Wörtlich ist auf der Seite von Radio Vatikan, unter der Überschrift „Papst würdigt Thatcher“, zu lesen: „Papst Franziskus hat die verstorbene frühere britische Premierministerin Margaret Thatcher als Politikerin mit christlichen Werten gewürdigt. Diese hätten Thatchers Dienst für das öffentliche Wohl und für die „Förderung der Freiheit unter der Familie der Nationen“ geprägt, heißt es in einem am Montagabend veröffentlichten Beileidstelegramm an den britischen Premierminister David Cameron. Der Papst versichere die Familie der Verstorbenen sowie das ganze britische Volk seines Gebets für die Verstorbene, heißt es in dem Schreiben, das von Kardinalstaatssekretär Tarcisio Bertone unterzeichnet ist.
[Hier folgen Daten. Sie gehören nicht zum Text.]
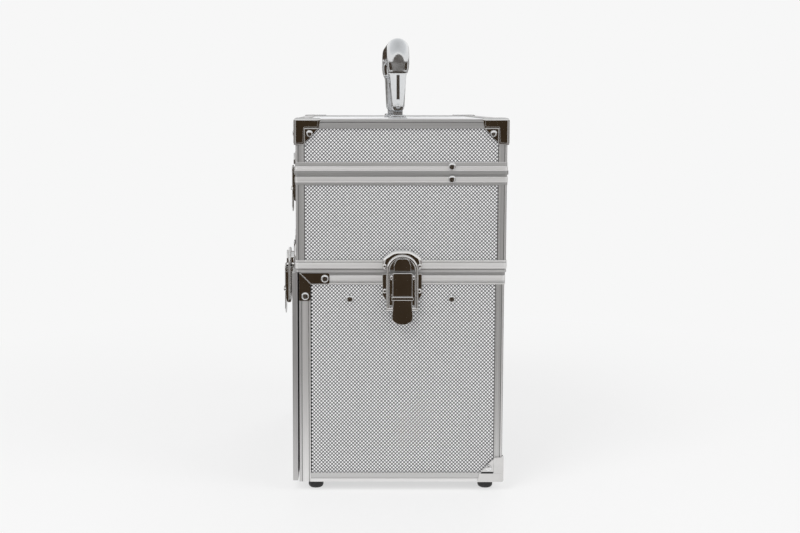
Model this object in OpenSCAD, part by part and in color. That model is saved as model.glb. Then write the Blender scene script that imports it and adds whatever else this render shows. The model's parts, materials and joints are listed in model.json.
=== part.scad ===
// Two-tier aluminium makeup train case: lower box with a drop front door and a drawer,
// lift-off upper case with cantilever trays, hinged lid with a folding handle.
// X runs along the case, -Y is the front, +Z is up and the feet stand on z = 0.

/* [Case] */
// Length between the rail faces of the two ends
case_l = 356; // [320:1:420]
// Depth of the upper case and lid between rail faces
case_d = 221; // [200:1:260]
// Height of the rubber feet
foot_h = 10.5; // [7:0.5:12]
// Height of the lower box
lower_h = 224; // [200:0.5:260]
// Height of the upper case
upper_h = 102; // [98:0.5:120]
// Height of the lid
lid_h = 57.6; // [50:0.1:75]
// How far the lower box stands back behind the upper case at the front
front_setback = 4; // [3.5:0.1:6]
// How far the lower box stands back behind the upper case at the rear
rear_setback = 1.5; // [0.5:0.1:4]

/* [Walls and rails] */
// Thickness of the faced wall boards
panel_t = 4; // [3:0.1:4.5]
// Depth of the board faces behind the rail faces
panel_inset = 1.8; // [1.4:0.1:2.4]
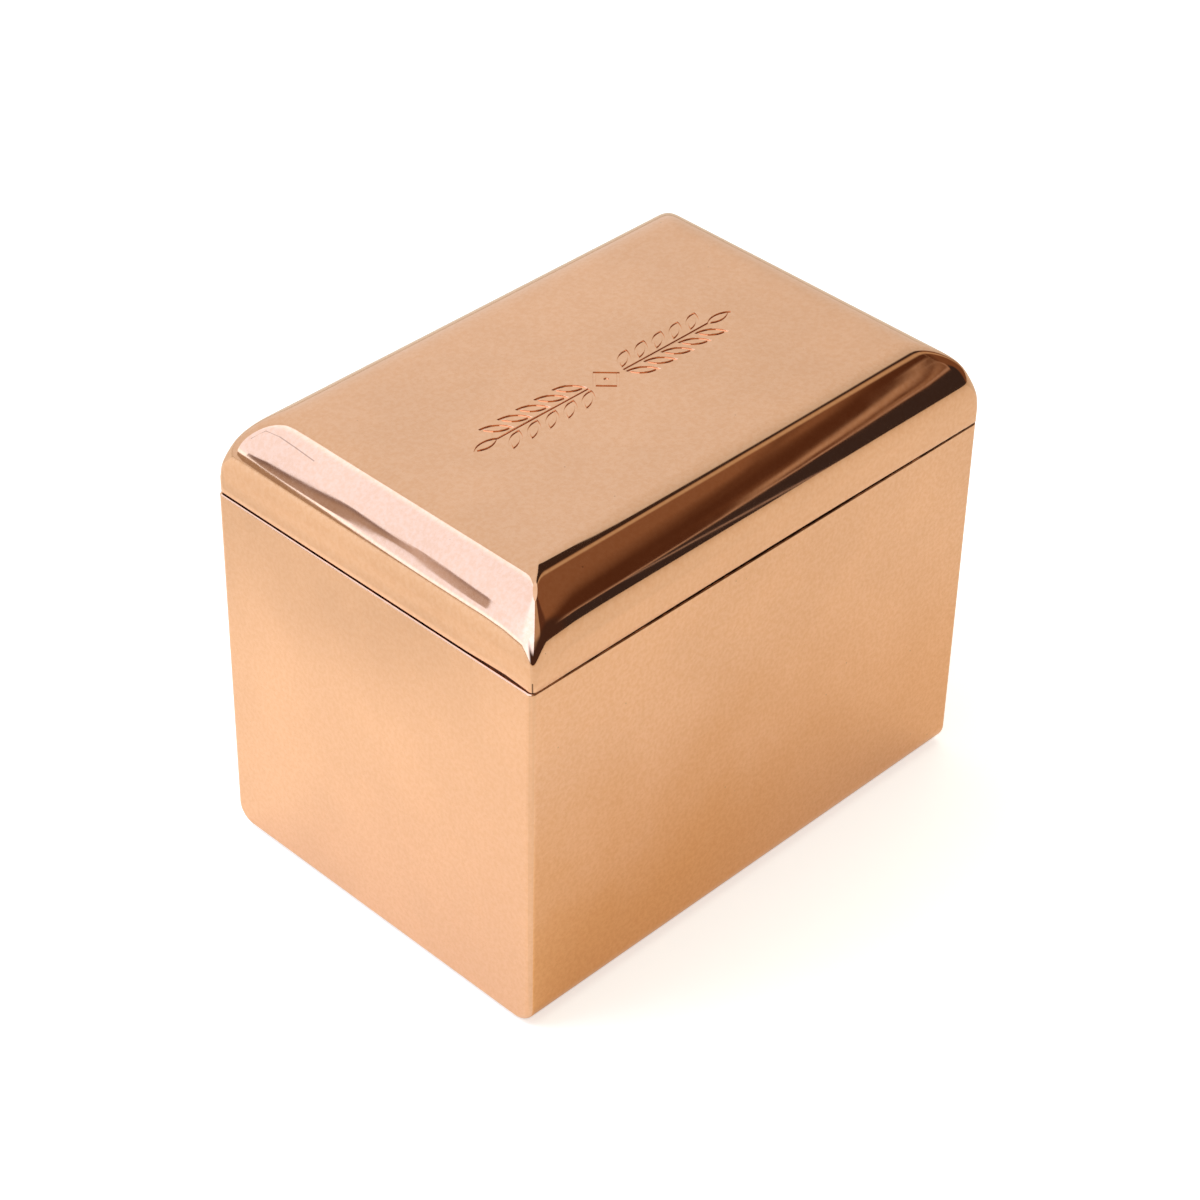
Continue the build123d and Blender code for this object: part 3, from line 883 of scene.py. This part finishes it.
def felt_material():
    """Dark brown felt."""
    material, tree, shader = new_material("brown felt")
    fibre = noise(tree, object_place(tree), 900.0, 3.0)
    tree.links.new(blend(tree, fibre, FELT, tuple(2.2 * c for c in FELT)), shader.inputs["Base Color"])
    shader.inputs["Roughness"].default_value = 0.95
    shader.inputs["Sheen Weight"].default_value = 0.3
    bump = node(tree, "ShaderNodeBump", {"Height": fibre, "Strength": 0.8, "Distance": 0.0003})
    tree.links.new(bump.outputs[0], shader.inputs["Normal"])
    return material


bpy.context.scene.view_settings.view_transform = "Standard"
set_camera()
set_world()
set_floor()
dark_card()
window_card()
pale_card()
soft_lamp("window_lamp", radians(135), radians(45), 2.0, 1.4, 24.0, (0.60, 0.80, 1.0))
soft_lamp("top_lamp", radians(60), radians(80), 2.0, 1.6, 13.0, (1.0, 0.93, 0.74))

lid = lid_skin()
buffed = buffed_group()
seam_shade_lines = seam_shade_group()
hairline = hairline_group()
lid_copper = metal(
    "lid copper", COPPER, DULL_COPPER, 0.05, grain_strength=0.75, shaded_seam=LID_SEAM_SHADE, split_and_reflection_lines=LID_SPLIT_AND_REFLECTION_LINES)
lid_inside = metal("unpolished inside of the lid", COPPER, DULL_COPPER, 0.20)
end_copper = metal("end panel copper", COPPER, DULL_COPPER, 0.11, grain_strength=0.6)
wrap_copper = metal(
    "bent sheet copper", COPPER, DULL_COPPER, 0.11, grain_strength=0.9, foot_reflection=PAINTED_FOOT_REFLECTION, shaded_seam=WRAP_SEAM_SHADE)
collar_copper = metal("collar copper", COPPER, DULL_COPPER, 0.14, shaded_seam=COLLAR_SEAM_SHADE)
brass = metal("polished brass", BRASS, DULL_BRASS, 0.12)
finishes = {"copper": end_copper, "brass": brass, "felt": felt_material()}
own_finishes = {"base_wrap": wrap_copper, "rim_collar": collar_copper}
slots = {part["node"]: part["material_slot"] for part in frame["record"]["subparts"]}
for name, piece in frame["nodes"].items():
    piece.data.materials[0] = own_finishes.get(name, finishes[slots[name]])
lid.data.materials.append(lid_copper)
lid.data.materials.append(lid_inside)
Es handelt sich um das erste Beileidstelegramm von Papst Franziskus für einen verstorbenen ehemaligen Regierungschef."

Tags zuvor hatte Radio Vatikan bereits verbreitet: „Großbritannien: Kirche würdigt Thatcher. Die katholischen Bischöfe Großbritanniens haben mit Trauer auf den Tod von Margaret Thatcher reagiert.“

Margaret Thatcher

Sie kann als Sinnbild, als Gallionsfigur für die neoliberale Wirtschaft stehen. Nicht umsonst spricht man von Thatcherismus, wenn man die Privatisierung des Staates und den Abbau von Sozialleistungen meint. Naomi Klein beschreibt auch an ihrer Person, wie sich ein System entwickeln konnte, dass noch heute seine Auswirkungen in Form diverser Finanzkrisen zeigt.

Der Papst ehrt den Menschen, der die britischen Gewerkschaften zerschlagen, das britische Bahnsystem ruiniert, die Wasserversorgung teurer und den Sozialstaat kaputt gemacht hat. Einen Menschen, der mehr Armut in Großbritannien erzeugt hat als irgendein Premierminister des 20. Jahrhunderts.
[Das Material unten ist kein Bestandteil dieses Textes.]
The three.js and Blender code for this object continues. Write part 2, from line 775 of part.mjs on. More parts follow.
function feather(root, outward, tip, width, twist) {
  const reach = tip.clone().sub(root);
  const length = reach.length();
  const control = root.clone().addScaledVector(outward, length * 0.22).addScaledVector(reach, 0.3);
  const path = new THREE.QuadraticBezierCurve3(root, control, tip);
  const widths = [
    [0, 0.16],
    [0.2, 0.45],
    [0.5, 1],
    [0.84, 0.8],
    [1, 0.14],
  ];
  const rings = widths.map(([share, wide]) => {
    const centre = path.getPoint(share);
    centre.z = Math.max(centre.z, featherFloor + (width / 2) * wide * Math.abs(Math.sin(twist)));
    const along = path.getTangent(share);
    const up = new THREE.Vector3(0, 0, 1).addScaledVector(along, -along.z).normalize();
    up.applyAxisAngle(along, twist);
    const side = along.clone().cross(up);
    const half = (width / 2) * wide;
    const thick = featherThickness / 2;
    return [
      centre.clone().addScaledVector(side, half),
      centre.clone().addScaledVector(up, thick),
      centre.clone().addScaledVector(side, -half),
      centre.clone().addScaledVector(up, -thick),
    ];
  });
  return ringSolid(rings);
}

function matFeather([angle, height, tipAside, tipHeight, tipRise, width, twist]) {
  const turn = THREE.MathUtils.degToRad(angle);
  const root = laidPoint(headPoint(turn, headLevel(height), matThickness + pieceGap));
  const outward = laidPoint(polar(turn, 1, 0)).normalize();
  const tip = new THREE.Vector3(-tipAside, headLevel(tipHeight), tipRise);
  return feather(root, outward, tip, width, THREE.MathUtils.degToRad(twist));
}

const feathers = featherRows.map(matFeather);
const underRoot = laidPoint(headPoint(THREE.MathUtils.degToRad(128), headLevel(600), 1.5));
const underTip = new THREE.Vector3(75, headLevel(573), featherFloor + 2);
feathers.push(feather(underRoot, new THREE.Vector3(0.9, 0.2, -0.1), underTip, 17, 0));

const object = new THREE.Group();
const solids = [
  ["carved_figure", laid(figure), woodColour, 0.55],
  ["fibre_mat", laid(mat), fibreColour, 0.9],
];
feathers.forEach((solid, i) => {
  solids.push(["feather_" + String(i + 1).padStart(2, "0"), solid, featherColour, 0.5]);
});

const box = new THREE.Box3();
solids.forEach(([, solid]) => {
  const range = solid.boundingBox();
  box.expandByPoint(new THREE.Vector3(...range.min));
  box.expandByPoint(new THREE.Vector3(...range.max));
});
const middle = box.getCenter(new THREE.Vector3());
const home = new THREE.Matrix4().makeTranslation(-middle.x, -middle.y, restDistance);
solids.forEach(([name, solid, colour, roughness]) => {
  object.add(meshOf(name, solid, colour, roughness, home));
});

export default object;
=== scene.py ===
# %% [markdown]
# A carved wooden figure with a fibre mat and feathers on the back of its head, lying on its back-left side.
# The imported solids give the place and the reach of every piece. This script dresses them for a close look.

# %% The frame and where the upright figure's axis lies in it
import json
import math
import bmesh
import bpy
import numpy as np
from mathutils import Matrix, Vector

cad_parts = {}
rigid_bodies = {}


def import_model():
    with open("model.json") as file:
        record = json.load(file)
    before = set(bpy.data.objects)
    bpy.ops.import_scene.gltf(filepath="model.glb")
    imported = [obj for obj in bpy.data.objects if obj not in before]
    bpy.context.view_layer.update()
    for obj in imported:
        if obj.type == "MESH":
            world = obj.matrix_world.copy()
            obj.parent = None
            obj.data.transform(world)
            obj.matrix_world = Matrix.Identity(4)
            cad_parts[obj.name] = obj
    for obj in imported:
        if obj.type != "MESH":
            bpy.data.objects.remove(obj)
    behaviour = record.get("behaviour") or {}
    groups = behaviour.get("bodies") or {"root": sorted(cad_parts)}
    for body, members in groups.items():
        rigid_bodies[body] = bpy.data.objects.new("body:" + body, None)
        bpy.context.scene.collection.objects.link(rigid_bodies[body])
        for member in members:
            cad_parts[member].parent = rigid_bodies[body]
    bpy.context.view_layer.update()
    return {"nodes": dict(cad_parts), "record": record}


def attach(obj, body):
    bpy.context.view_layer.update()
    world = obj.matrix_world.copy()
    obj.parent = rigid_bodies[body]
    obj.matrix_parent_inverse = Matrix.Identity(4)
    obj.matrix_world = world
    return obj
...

Das ist auch der Grund, weshalb in ihrem Heimatland einige Menschen fast boshaft fröhlich auf die Todesnachricht reagierten.

Pro, das christliche Medienmagazin, schreibt allerdings auf der gleichen katholischen Linie: „Maggie Thatcher: ‚Christentum Grundlage meiner Politik’" und verlinkt auf eine Seite, mit einigen Zitaten der „Eisernen Lady“, in denen sie sich zum Christentum und Christus bekennt.

Das alles ist passgenau zu einer christlichen Öknomieauffassung, wie sie kürzlich in Deutschland von Robert Gröziger veröffentlicht wurde: „Jesus der Kapitalist“, und die sich vorrangig auf Friedrich August von Hayek bezieht.

Der Autor selber erörtert die gemeinsamen historisch-spirituellen Wurzeln von Christentum und Kapitalismus. Kern sei die Gegnerschaft gegen den Sozialismus und: „Die Schriften des Alten wie auch des Neuen Testaments gebieten geradezu Verhaltensweisen, die den unverzichtbaren Rahmen des Kapitalismus darstellen: die Achtung des Privateigentums, die Einhaltung von Verträgen, die Gleichheit aller vor dem Recht und ein gesundes Misstrauen dem Staat gegenüber.“

An der Seite der Armen

Was ist also von den Reden des neuen Papst Franz zu halten, der seiner ersten Rede ausgerufen habe: „Ach, wie möchte ich eine arme Kirche für die Armen!“

Das ganze Geschehen lässt die bejubelte Bekundung, dass der neue Papst die katholische Kirche an die Seite der Armen und Bedürftigen stellen will, äußerst unglaubwürdig erscheinen.

Was das konkret heißen könnte, dass schildert (unfreiwillig) ein Bericht in der FAZ zu Ostern dieses Jahres in den Elendsvierteln von Buenos Aires: „Denn der Herr hört die Armen“. Bezeichnend sind die beiden dem langen Text beigefügten Fotos.

Das eine zeigt eine Prozession mit Palmwedeln und großem Kruzifix voran - vorbei an reichlich Straßenmüll. Was ist denn das für eine Armutsbekämpfung, wenn die Priester vor Ort noch nicht einmal dafür sorgen, dass ein Minimum für hygienische Zustände getan wird, und damit der Verbreitung von Infektionen und Krankheiten, vor allem unter Kindern, tatenlos zusieht?

Das zweite Foto zeigt die beiden Padres bei der Messe und im Slum gibt es ein weißes, sauberes und besticktes Altartuch, eine Madonna unter Glas und ein großes Bild des lächelnden neuen Papstes.

Ist das Armutsbekämpfung auf katholisch? Na ja, immerhin stehen die Padres ja an der Seite der Armen und Bedürftigen.